= Ken Johnson (art critic) =

American art critic

Ken Johnson (born 1953 in Montclair, New Jersey) is an American artist and art critic who lives in New York City. Johnson was a writer for the arts pages of The New York Times until 2016, where he covered gallery and museum exhibits. Previously he wrote for Arts Magazine and Art in America. He is currently a painter, and exhibited a series of well-received paintings in April 2022 at Kerry Schluss Gallery in Manhattan.

Johnson attended Brown University and University at Albany, SUNY, earning a degree in art from the former in 1976 and a master's degree in studio art, with a concentration in painting, from the latter in 1977. In his journalism career he has written on contemporary art for several art magazines, newspapers and publications. He published for the Art Review in the New York Times, doing reviews for artists in NYC such as Don Doe. He was the art critic for the Boston Globe from 2006 to 2007.

He is also an educator, having taught courses in painting, drawing, electronic art, art history, and art criticism at various universities in upstate New York. He teaches a writing seminar in the School of Visual Arts in art criticism and writing in New York.

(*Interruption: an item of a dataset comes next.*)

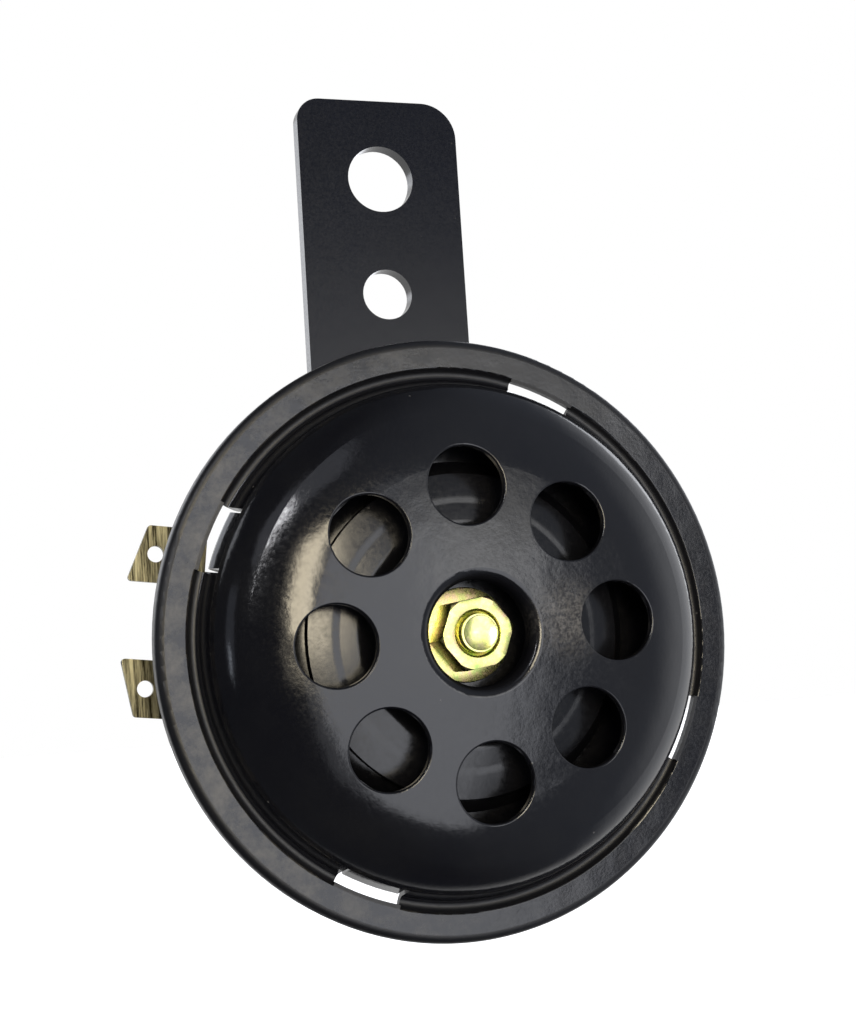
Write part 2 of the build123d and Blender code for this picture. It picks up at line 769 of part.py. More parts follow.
# Breaker's bracket: a strip bent to a C, with its foot on the shelf
platform = -breaker_platform
across_plane = Plane(
    origin=breaker_plane.origin + breaker_plane.x_dir * breaker_inner,
    x_dir=breaker_plane.y_dir,
    z_dir=breaker_plane.x_dir,
)
with BuildPart() as breaker_bracket:
    with BuildSketch(across_plane):
        with BuildLine() as bent:
            half = breaker_half_width
            inner = breaker_sheet - half
            Polyline(
                (half, shelf_front), (-half, shelf_front), (-half, platform), (half, platform),
                (half, platform - breaker_sheet), (inner, platform - breaker_sheet),
                (inner, shelf_front + breaker_sheet), (half, shelf_front + breaker_sheet), close=True,
            )
            fillet(corners_at(bent, -half, shelf_front), breaker_bend)
            fillet(corners_at(bent, -half, platform), breaker_bend)
        make_face()
    extrude(amount=breaker_depth)
    hole = spot(breaker_plane.offset(platform - breaker_sheet), breaker_radius, 0, breaker_rivet + fit)
    extrude(hole, amount=breaker_sheet, mode=Mode.SUBTRACT)
breaker_bracket.part.label = "breaker_bracket"
export_step(breaker_bracket.part, "parts/breaker_bracket.step")

# Heights of the breaker's sandwich, from the bracket's platform forward
leaf_rear = platform + plate_insulator
leaf_front = leaf_rear + leaf_thickness
arm_rear = leaf_front + middle_insulator
arm_front = arm_rear + fixed_arm_thickness
sandwich_front = arm_front + plate_insulator
hub_hole = insulator_hub + fit


def insulator_plate(rear):
    """The outline of one insulator, on a plane across the axis, without its hole."""
    half = insulator_width / 2
    return plate(breaker_plane.offset(rear), breaker_inner, breaker_outer, -half, half)


def rivet_hole(rear, depth):
    """Cut the breaker rivet's hole through the part being built."""
    hole = spot(breaker_plane.offset(rear), breaker_radius, 0, breaker_rivet + fit)
    extrude(hole, amount=depth, mode=Mode.SUBTRACT)


for name, rear in (("breaker_insulator_rear", platform), ("breaker_insulator_front", arm_front)):
    with BuildPart() as insulator:
        extrude(insulator_plate(rear), amount=plate_insulator)
        rivet_hole(rear, plate_insulator)
    insulator.part.label = name
    export_step(insulator.part, "parts/" + name + ".step")

# The middle insulator has a hub each side that keeps both arms off the rivet
with BuildPart() as breaker_insulator_middle:
    extrude(insulator_plate(leaf_front), amount=middle_insulator)
    hub = spot(breaker_plane.offset(leaf_rear), breaker_radius, 0, insulator_hub)
    extrude(hub, amount=arm_front - leaf_rear)
    rivet_hole(leaf_rear, arm_front - leaf_rear)
breaker_insulator_middle.part.label = "breaker_insulator_middle"
export_step(breaker_insulator_middle.part, "parts/breaker_insulator_middle.step")

# Fixed contact arm, with an ear over the adjusting screw, and its contact
with BuildPart() as fixed_contact_arm:
    half = fixed_arm_width / 2
    ear_end = screw_across + screw_pad
    with BuildSketch(breaker_plane.offset(arm_rear)):
        arm_tip = contact_along - arm_overhang
        with Locations(((arm_tip + breaker_outer) / 2, 0)):
            Rectangle(breaker_outer - arm_tip, fixed_arm_width)
        with Locations((screw_along, ear_end / 2)):
            Rectangle(2 * screw_pad, ear_end)
        with Locations((breaker_radius, 0)):
            Circle(hub_hole, mode=Mode.SUBTRACT)
        with Locations((contact_along, 0)):
            Circle(contact_shank + fit, mode=Mode.SUBTRACT)
    extrude(amount=fixed_arm_thickness)
fixed_contact_arm.part.label = "fixed_contact_arm"
export_step(fixed_contact_arm.part, "parts/fixed_contact_arm.step")

contact_face = arm_rear - (middle_insulator - contact_split)
with BuildPart() as fixed_contact:
    place = (contact_along, 0)
    extrude(spot(breaker_plane.offset(contact_face), *place, contact_radius), amount=arm_rear - contact_face)
    extrude(spot(breaker_plane.offset(arm_rear), *place, contact_shank), amount=fixed_arm_thickness)
    extrude(spot(breaker_plane.offset(arm_front), *place, contact_tail), amount=contact_tail_height)
fixed_contact.part.label = "fixed_contact"
export_step(fixed_contact.part, "parts/fixed_contact.step")

# Moving contact arm: a spring leaf that the armature pushes, with its contact and button
with BuildPart() as moving_contact_arm:
    with BuildSketch(breaker_plane.offset(leaf_rear)):
        leaf_tip = button_along - arm_overhang
        with Locations(((leaf_tip + breaker_outer) / 2, 0)):
            Rectangle(breaker_outer - leaf_tip, leaf_width)
        with Locations((breaker_radius, 0)):
            Circle(hub_hole, mode=Mode.SUBTRACT)
        with Locations((contact_along, 0), (button_along, 0)):
            Circle(contact_shank + fit, mode=Mode.SUBTRACT)
    extrude(amount=leaf_thickness)
moving_contact_arm.part.label = "moving_contact_arm"
export_step(moving_contact_arm.part, "parts/moving_contact_arm.step")

for name, along, radius, front in (
    ("moving_contact", contact_along, contact_radius, contact_face),
    ("contact_button", button_along, button_radius, plate_rear - button_gap),
):
    with BuildPart() as stop:
        extrude(spot(breaker_plane.offset(leaf_front), along, 0, radius), amount=front - leaf_front)
        extrude(spot(breaker_plane.offset(leaf_rear), along, 0, contact_shank), amount=leaf_thickness)
        tail = spot(breaker_plane.offset(leaf_rear), along, 0, contact_tail)
        extrude(tail, amount=-contact_tail_height / 2)
    stop.part.label = name
    export_step(stop.part, "parts/" + name + ".step")

# Rivet through the bracket and the sandwich
with BuildPart() as breaker_rivet_pin:
    place = (breaker_radius, 0)
    pin_rear = platform - breaker_sheet
    shank = spot(breaker_plane.offset(pin_rear), *place, breaker_rivet)
    extrude(shank, amount=sandwich_front - pin_rear)
    head = spot(breaker_plane.offset(pin_rear), *place, breaker_rivet_head)
    extrude(head, amount=-breaker_rivet_height)
    head = spot(breaker_plane.offset(sandwich_front), *place, breaker_rivet_head)
    extrude(head, amount=breaker_rivet_height)
breaker_rivet_pin.part.label = "breaker_rivet_pin"
export_step(breaker_rivet_pin.part, "parts/breaker_rivet_pin.step")

# Adjusting screw: slotted at the rear, its tip under the fixed arm's ear, with a lock nut
with BuildPart() as adjusting_screw:
    shank = spot(breaker_plane.offset(-screw_rear), *screw_place, screw_radius)
    extrude(shank, amount=arm_rear + screw_rear)
    with BuildSketch(breaker_plane.offset(-screw_rear)):
        with Locations(screw_place):
            Rectangle(2 * screw_radius + cut_margin, screw_slot)
    extrude(amount=screw_slot_depth, mode=Mode.SUBTRACT)
adjusting_screw.part.label = "adjusting_screw"
export_step(adjusting_screw.part, "parts/adjusting_screw.step")

with BuildPart() as lock_nut:
    with BuildSketch(breaker_plane.offset(shelf_rear - lock_nut_height)):
        with Locations(screw_place):
            RegularPolygon(lock_nut_flats / 2, 6, major_radius=False)
            Circle(screw_radius + fit, mode=Mode.SUBTRACT)
    extrude(amount=lock_nut_height)
    chamfer(lock_nut.faces().sort_by(Axis.Y)[-1].outer_wire().edges(), lock_nut_chamfer)
lock_nut.part.label = "lock_nut"
export_step(lock_nut.part, "parts/lock_nut.step")
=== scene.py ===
import bpy
import math
from mathutils import Matrix, Vector


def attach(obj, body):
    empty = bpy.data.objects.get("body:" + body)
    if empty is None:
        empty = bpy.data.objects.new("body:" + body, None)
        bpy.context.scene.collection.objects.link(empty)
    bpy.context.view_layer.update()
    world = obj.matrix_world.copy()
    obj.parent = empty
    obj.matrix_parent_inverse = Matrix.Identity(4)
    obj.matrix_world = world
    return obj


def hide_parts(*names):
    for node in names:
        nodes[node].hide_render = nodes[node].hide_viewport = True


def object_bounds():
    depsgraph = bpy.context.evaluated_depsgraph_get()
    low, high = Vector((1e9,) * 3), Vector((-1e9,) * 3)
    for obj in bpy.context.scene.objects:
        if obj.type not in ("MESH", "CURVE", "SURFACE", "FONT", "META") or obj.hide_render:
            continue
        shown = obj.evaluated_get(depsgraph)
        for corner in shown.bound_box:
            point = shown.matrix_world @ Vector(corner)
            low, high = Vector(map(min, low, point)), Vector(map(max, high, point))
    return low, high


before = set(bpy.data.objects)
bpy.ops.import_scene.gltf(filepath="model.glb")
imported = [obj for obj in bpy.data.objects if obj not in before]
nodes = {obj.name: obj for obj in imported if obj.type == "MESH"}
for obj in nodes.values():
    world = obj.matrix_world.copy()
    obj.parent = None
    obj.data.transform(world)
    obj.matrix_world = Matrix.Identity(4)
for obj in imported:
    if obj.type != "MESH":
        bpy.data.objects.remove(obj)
cad_box = [list(corner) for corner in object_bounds()]
scene = bpy.context.scene
scene.view_settings.view_transform = "Standard"

# The camera stands in front of the horn, a little to its left, and looks slightly up at it.
# It is rolled by a few degrees, as a hand-held camera is.
MM = 0.001
camera_place = Vector((-56.52, -182.03, -58.93)) * MM
camera_heading = math.radians(-18.38)
camera_pitch = math.radians(95.66)
camera_roll = math.radians(-3.65)
camera_data = bpy.data.cameras.new("camera")
camera_data.lens = 56.97
camera_data.sensor_width = 36.0
camera_data.clip_start = 0.005
camera = bpy.data.objects.new("camera", camera_data)
camera.matrix_world = (
    Matrix.Translation(camera_place)
    @ Matrix.Rotation(camera_heading, 4, "Z")
    @ Matrix.Rotation(camera_pitch, 4, "X")
    @ Matrix.Rotation(camera_roll, 4, "Z")
)
scene.collection.objects.link(camera)
scene.camera = camera


def linear(hex_colour):
    """A colour written as an sRGB hex value, as the linear numbers that a shader takes."""
    parts = [int(hex_colour[i:i + 2], 16) / 255 for i in (1, 3, 5)]
    return [p / 12.92 if p <= 0.04045 else ((p + 0.055) / 1.055) ** 2.4 for p in parts] + [1.0]


def add(tree, kind, settings=None, **inputs):
    """One node with its settings, its input values and its incoming links.

    An input is named as in Blender, with _ for a space, or by its number, as i0 or i1.
    """
    node = tree.nodes.new(kind)
    for name, value in (settings or {}).items():
        setattr(node, name, value)
    for name, value in inputs.items():
        key = int(name[1:]) if name[0] == "i" and name[1:].isdigit() else name.replace("_", " ")
        if isinstance(value, bpy.types.NodeSocket):
            tree.links.new(value, node.inputs[key])
        else:
            node.inputs[key].default_value = value
    return node


# The room: a white card stands behind the horn and reaches round its right side, and the rest of
# the room is dim and bluish. The camera sees white all round, as in a cut-out picture, and
# reflections see the card's white where it stands.
world = bpy.data.worlds.new("white_card_room")
scene.world = world
world.use_nodes = True
sky = world.node_tree
sky.nodes.clear()
direction = add(sky, "ShaderNodeTexCoord").outputs["Generated"]
card_side = (0.978, 0.206, 0.0)
towards_card = add(sky, "ShaderNodeVectorMath", {"operation": "DOT_PRODUCT"}, i0=direction, i1=card_side)
card = add(
    sky, "ShaderNodeMapRange", {"interpolation_type": "SMOOTHSTEP"}, Value=towards_card.outputs["Value"],
    From_Min=0.6, From_Max=1.0, To_Min=0.0, To_Max=1.1,
)
glow_side = (0.885, -0.417, 0.208)
towards_glow = add(sky, "ShaderNodeVectorMath", {"operation": "DOT_PRODUCT"}, i0=direction, i1=glow_side)
glow = add(
    sky, "ShaderNodeMapRange", {"interpolation_type": "SMOOTHSTEP"}, Value=towards_glow.outputs["Value"],
    From_Min=0.0, From_Max=1.0, To_Min=0.06, To_Max=0.45,
)
card_light = add(sky, "ShaderNodeBackground", Color=linear("#ffffff"), Strength=card.outputs["Result"])
room_light = add(sky, "ShaderNodeBackground", Color=linear("#e2ebff"), Strength=glow.outputs["Result"])
room = add(sky, "ShaderNodeAddShader", i0=card_light.outputs["Background"], i1=room_light.outputs["Background"])
rays = add(sky, "ShaderNodeLightPath")
straight = add(
    sky, "ShaderNodeMath", {"operation": "MAXIMUM"},
    i0=rays.outputs["Is Camera Ray"], i1=rays.outputs["Is Transmission Ray"],
)
card_middle = (0.25, 0.95, -0.18)
towards_middle = add(sky, "ShaderNodeVectorMath", {"operation": "DOT_PRODUCT"}, i0=direction, i1=card_middle)
card_edge = add(
    sky, "ShaderNodeMapRange", {"interpolation_type": "SMOOTHSTEP"}, Value=towards_middle.outputs["Value"],
    From_Min=0.4, From_Max=0.85, To_Min=0.0, To_Max=1.0,
)
mirrored = add(
    sky, "ShaderNodeMath", {"operation": "MULTIPLY"},
    i0=rays.outputs["Is Glossy Ray"], i1=card_edge.outputs["Result"],
)
seen_white = add(
    sky, "ShaderNodeMath", {"operation": "MAXIMUM"},
    i0=straight.outputs["Value"], i1=mirrored.outputs["Value"],
)
white = add(sky, "ShaderNodeBackground", Color=linear("#ffffff"), Strength=1.0)
shown = add(
    sky, "ShaderNodeMixShader", Fac=seen_white.outputs["Value"],
    i1=room.outputs["Shader"], i2=white.outputs["Background"],
)
add(sky, "ShaderNodeOutputWorld", Surface=shown.outputs["Shader"])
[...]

His book Are You Experienced? How psychedelic consciousness transformed modern art was published In June 2011.

==Criticism==
In November 2012, Johnson's review of the Now Dig This exhibition at PS1 for the New York Times caused considerable controversy. It was considered to be charged with racist biases, consistent with his apparent dismissiveness of women and artists of color in numerous past reviews. In response, an online petition was launched, demanding that the paper acknowledge their editorial lapse in allowing such a text to be published in its current form, and to address the larger issues of race in contemporary art.